Data extract:
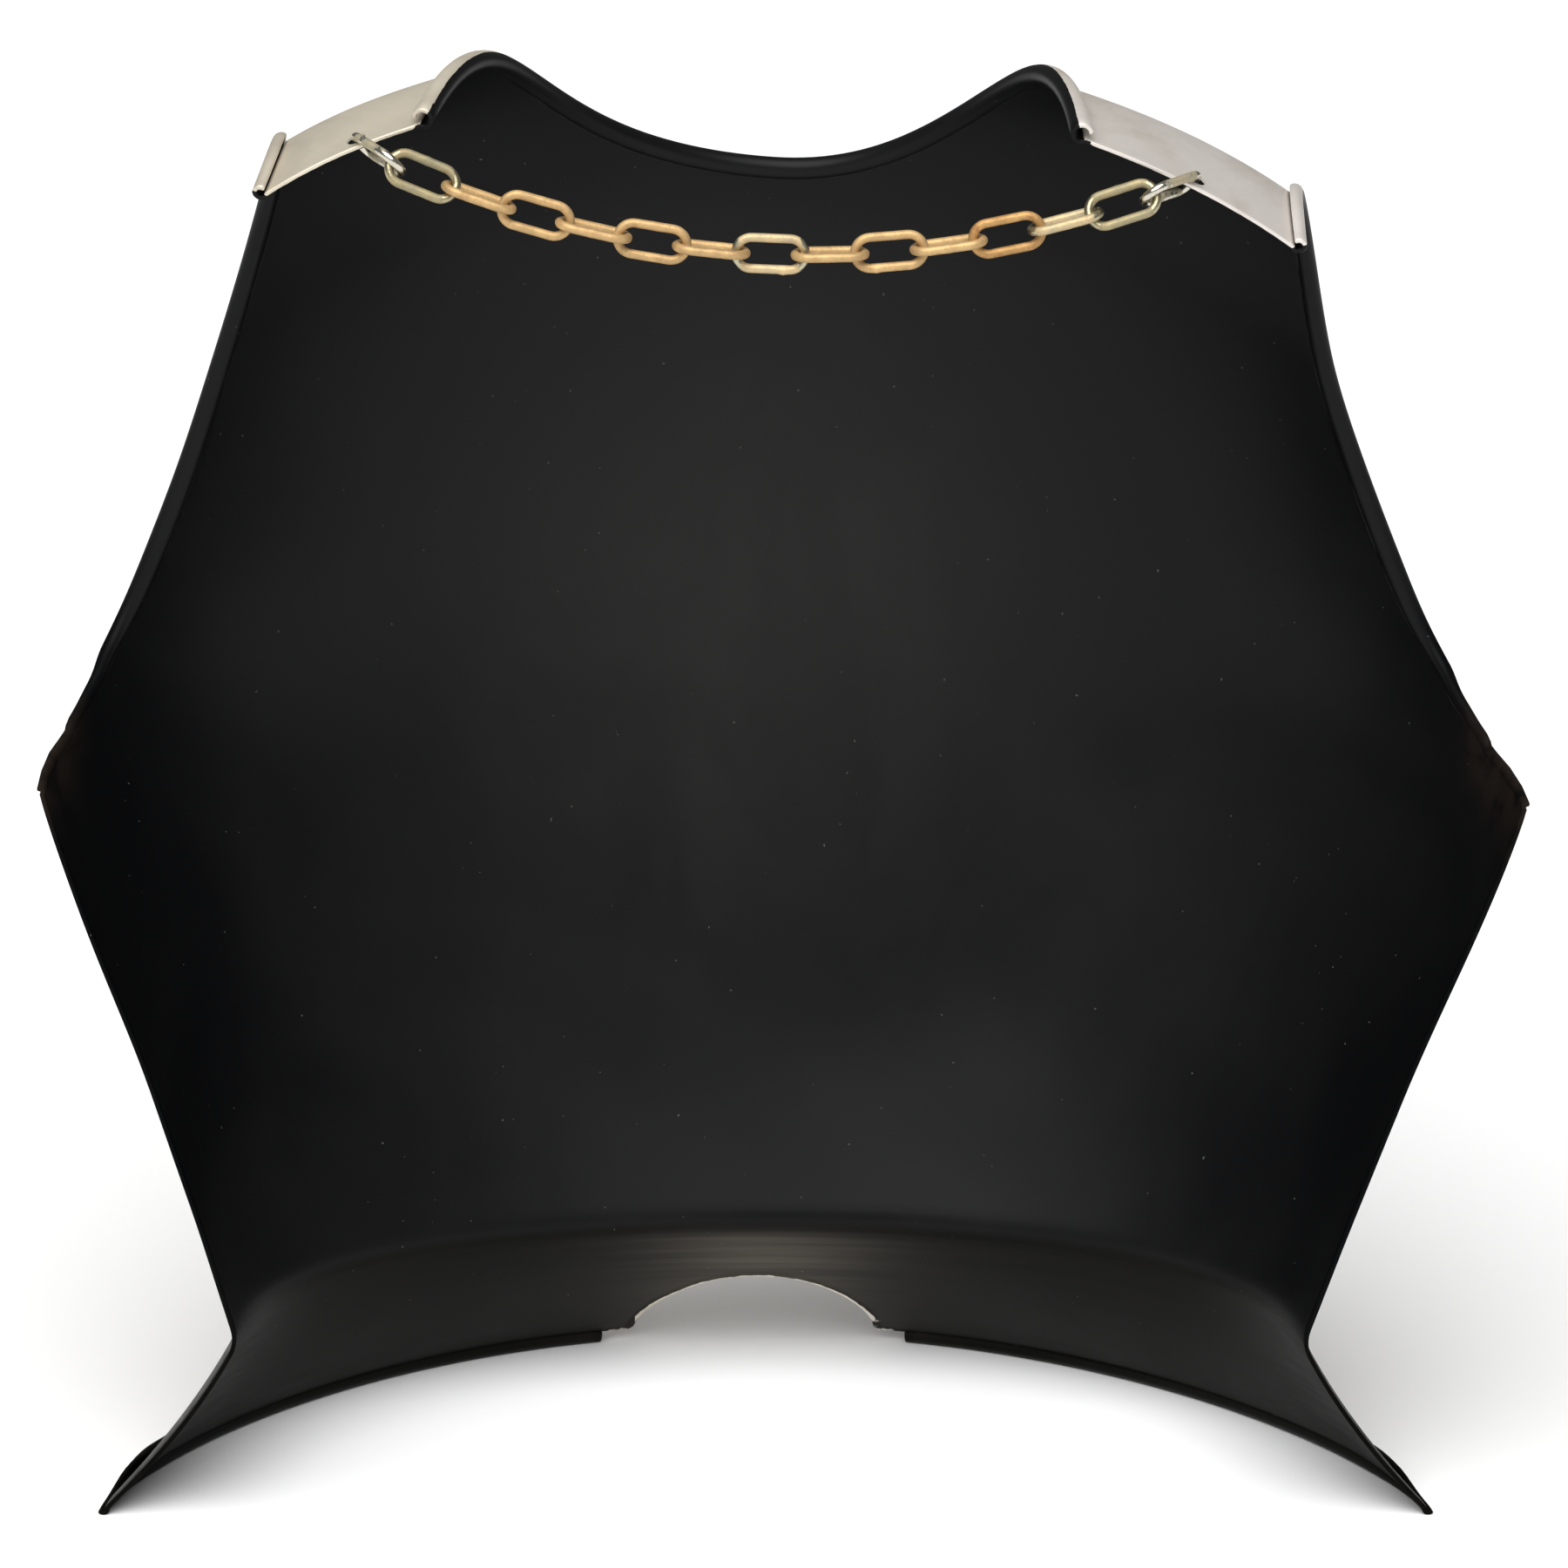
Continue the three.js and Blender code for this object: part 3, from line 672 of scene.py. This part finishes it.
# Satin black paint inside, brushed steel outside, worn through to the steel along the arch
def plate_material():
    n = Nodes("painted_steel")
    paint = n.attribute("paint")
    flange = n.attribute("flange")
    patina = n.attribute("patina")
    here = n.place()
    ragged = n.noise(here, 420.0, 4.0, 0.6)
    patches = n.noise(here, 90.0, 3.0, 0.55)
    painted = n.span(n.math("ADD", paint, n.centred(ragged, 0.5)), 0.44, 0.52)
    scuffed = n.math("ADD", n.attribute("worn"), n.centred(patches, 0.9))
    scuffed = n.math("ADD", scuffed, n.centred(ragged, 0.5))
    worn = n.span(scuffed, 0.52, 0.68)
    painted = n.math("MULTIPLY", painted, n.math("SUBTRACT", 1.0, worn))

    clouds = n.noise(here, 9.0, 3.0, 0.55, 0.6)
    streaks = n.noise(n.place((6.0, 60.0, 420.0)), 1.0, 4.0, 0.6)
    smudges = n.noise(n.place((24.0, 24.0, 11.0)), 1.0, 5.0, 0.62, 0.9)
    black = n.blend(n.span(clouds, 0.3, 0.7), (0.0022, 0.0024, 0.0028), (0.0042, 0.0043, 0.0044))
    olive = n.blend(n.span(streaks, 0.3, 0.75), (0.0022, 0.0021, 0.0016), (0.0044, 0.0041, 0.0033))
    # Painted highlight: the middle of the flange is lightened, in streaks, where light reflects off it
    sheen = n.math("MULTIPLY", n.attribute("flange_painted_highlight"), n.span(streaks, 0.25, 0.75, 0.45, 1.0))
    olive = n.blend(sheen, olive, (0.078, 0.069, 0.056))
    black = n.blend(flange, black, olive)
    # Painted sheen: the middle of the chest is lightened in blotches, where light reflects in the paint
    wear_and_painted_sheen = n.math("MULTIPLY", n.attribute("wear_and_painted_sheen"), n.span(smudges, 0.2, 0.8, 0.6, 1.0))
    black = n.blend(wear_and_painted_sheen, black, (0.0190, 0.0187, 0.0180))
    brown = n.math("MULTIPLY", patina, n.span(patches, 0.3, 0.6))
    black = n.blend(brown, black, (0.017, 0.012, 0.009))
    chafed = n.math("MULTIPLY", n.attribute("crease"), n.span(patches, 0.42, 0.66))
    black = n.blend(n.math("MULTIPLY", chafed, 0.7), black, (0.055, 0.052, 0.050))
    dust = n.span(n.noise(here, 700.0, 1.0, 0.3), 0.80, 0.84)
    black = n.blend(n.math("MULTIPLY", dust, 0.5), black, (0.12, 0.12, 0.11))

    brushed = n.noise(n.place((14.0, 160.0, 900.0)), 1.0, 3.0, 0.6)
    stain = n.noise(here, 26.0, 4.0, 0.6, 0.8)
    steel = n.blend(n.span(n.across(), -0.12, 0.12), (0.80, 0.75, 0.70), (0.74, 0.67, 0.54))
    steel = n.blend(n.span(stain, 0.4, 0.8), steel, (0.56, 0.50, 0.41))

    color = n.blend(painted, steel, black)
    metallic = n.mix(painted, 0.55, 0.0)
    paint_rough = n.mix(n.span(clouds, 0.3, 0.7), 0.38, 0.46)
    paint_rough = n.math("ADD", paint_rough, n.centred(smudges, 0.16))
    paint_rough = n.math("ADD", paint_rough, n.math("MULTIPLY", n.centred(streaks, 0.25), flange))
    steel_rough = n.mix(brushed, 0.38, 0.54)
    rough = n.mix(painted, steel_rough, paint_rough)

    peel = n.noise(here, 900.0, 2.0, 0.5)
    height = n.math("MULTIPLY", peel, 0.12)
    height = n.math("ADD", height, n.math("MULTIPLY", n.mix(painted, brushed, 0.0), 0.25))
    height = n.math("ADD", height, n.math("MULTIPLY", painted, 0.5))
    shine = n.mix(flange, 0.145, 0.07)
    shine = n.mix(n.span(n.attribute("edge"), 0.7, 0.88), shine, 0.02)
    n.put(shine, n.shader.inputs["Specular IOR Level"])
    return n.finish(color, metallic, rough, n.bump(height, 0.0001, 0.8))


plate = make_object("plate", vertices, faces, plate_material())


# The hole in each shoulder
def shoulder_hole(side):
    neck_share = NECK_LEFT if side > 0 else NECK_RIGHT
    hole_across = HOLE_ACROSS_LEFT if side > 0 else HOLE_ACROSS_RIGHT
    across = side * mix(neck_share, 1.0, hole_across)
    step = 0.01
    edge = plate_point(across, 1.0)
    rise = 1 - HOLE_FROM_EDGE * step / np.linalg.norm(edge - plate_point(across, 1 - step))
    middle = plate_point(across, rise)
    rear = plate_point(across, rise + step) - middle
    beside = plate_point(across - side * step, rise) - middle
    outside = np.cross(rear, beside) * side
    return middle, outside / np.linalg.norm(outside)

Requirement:
Extract all lines as given.

Written reply:
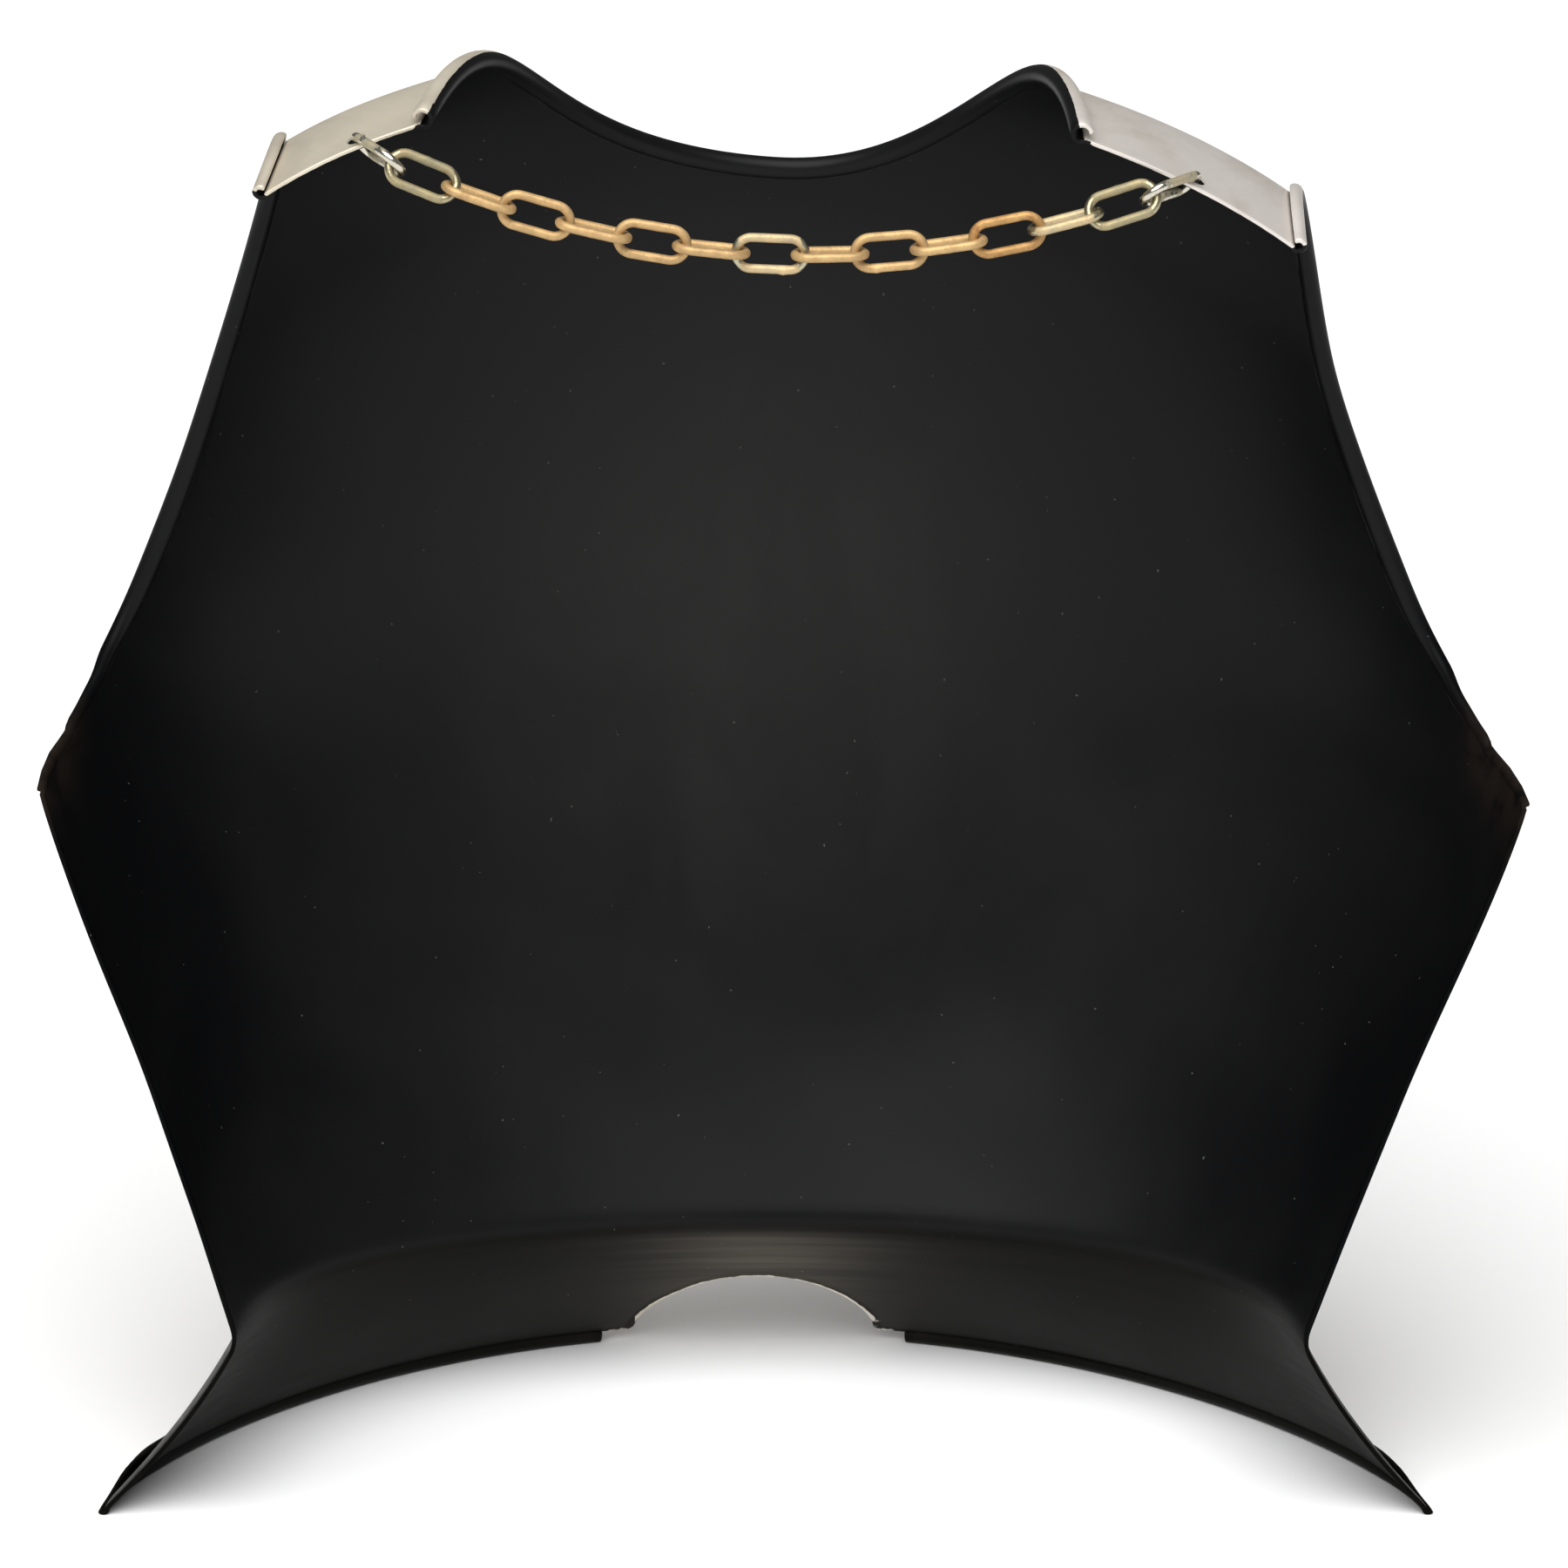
Continue the three.js and Blender code for this object: part 3, from line 672 of scene.py. This part finishes it.
# Satin black paint inside, brushed steel outside, worn through to the steel along the arch
def plate_material():
    n = Nodes("painted_steel")
    paint = n.attribute("paint")
    flange = n.attribute("flange")
    patina = n.attribute("patina")
    here = n.place()
    ragged = n.noise(here, 420.0, 4.0, 0.6)
    patches = n.noise(here, 90.0, 3.0, 0.55)
    painted = n.span(n.math("ADD", paint, n.centred(ragged, 0.5)), 0.44, 0.52)
    scuffed = n.math("ADD", n.attribute("worn"), n.centred(patches, 0.9))
    scuffed = n.math("ADD", scuffed, n.centred(ragged, 0.5))
    worn = n.span(scuffed, 0.52, 0.68)
    painted = n.math("MULTIPLY", painted, n.math("SUBTRACT", 1.0, worn))

    clouds = n.noise(here, 9.0, 3.0, 0.55, 0.6)
    streaks = n.noise(n.place((6.0, 60.0, 420.0)), 1.0, 4.0, 0.6)
    smudges = n.noise(n.place((24.0, 24.0, 11.0)), 1.0, 5.0, 0.62, 0.9)
    black = n.blend(n.span(clouds, 0.3, 0.7), (0.0022, 0.0024, 0.0028), (0.0042, 0.0043, 0.0044))
    olive = n.blend(n.span(streaks, 0.3, 0.75), (0.0022, 0.0021, 0.0016), (0.0044, 0.0041, 0.0033))
    # Painted highlight: the middle of the flange is lightened, in streaks, where light reflects off it
    sheen = n.math("MULTIPLY", n.attribute("flange_painted_highlight"), n.span(streaks, 0.25, 0.75, 0.45, 1.0))
    olive = n.blend(sheen, olive, (0.078, 0.069, 0.056))
    black = n.blend(flange, black, olive)
    # Painted sheen: the middle of the chest is lightened in blotches, where light reflects in the paint
    wear_and_painted_sheen = n.math("MULTIPLY", n.attribute("wear_and_painted_sheen"), n.span(smudges, 0.2, 0.8, 0.6, 1.0))
    black = n.blend(wear_and_painted_sheen, black, (0.0190, 0.0187, 0.0180))
    brown = n.math("MULTIPLY", patina, n.span(patches, 0.3, 0.6))
    black = n.blend(brown, black, (0.017, 0.012, 0.009))
    chafed = n.math("MULTIPLY", n.attribute("crease"), n.span(patches, 0.42, 0.66))
    black = n.blend(n.math("MULTIPLY", chafed, 0.7), black, (0.055, 0.052, 0.050))
    dust = n.span(n.noise(here, 700.0, 1.0, 0.3), 0.80, 0.84)
    black = n.blend(n.math("MULTIPLY", dust, 0.5), black, (0.12, 0.12, 0.11))

    brushed = n.noise(n.place((14.0, 160.0, 900.0)), 1.0, 3.0, 0.6)
    stain = n.noise(here, 26.0, 4.0, 0.6, 0.8)
    steel = n.blend(n.span(n.across(), -0.12, 0.12), (0.80, 0.75, 0.70), (0.74, 0.67, 0.54))
    steel = n.blend(n.span(stain, 0.4, 0.8), steel, (0.56, 0.50, 0.41))

    color = n.blend(painted, steel, black)
    metallic = n.mix(painted, 0.55, 0.0)
    paint_rough = n.mix(n.span(clouds, 0.3, 0.7), 0.38, 0.46)
    paint_rough = n.math("ADD", paint_rough, n.centred(smudges, 0.16))
    paint_rough = n.math("ADD", paint_rough, n.math("MULTIPLY", n.centred(streaks, 0.25), flange))
    steel_rough = n.mix(brushed, 0.38, 0.54)
    rough = n.mix(painted, steel_rough, paint_rough)

    peel = n.noise(here, 900.0, 2.0, 0.5)
    height = n.math("MULTIPLY", peel, 0.12)
    height = n.math("ADD", height, n.math("MULTIPLY", n.mix(painted, brushed, 0.0), 0.25))
    height = n.math("ADD", height, n.math("MULTIPLY", painted, 0.5))
    shine = n.mix(flange, 0.145, 0.07)
    shine = n.mix(n.span(n.attribute("edge"), 0.7, 0.88), shine, 0.02)
    n.put(shine, n.shader.inputs["Specular IOR Level"])
    return n.finish(color, metallic, rough, n.bump(height, 0.0001, 0.8))


plate = make_object("plate", vertices, faces, plate_material())


# The hole in each shoulder
def shoulder_hole(side):
    neck_share = NECK_LEFT if side > 0 else NECK_RIGHT
    hole_across = HOLE_ACROSS_LEFT if side > 0 else HOLE_ACROSS_RIGHT
    across = side * mix(neck_share, 1.0, hole_across)
    step = 0.01
    edge = plate_point(across, 1.0)
    rise = 1 - HOLE_FROM_EDGE * step / np.linalg.norm(edge - plate_point(across, 1 - step))
    middle = plate_point(across, rise)
    rear = plate_point(across, rise + step) - middle
    beside = plate_point(across - side * step, rise) - middle
    outside = np.cross(rear, beside) * side
    return middle, outside / np.linalg.norm(outside)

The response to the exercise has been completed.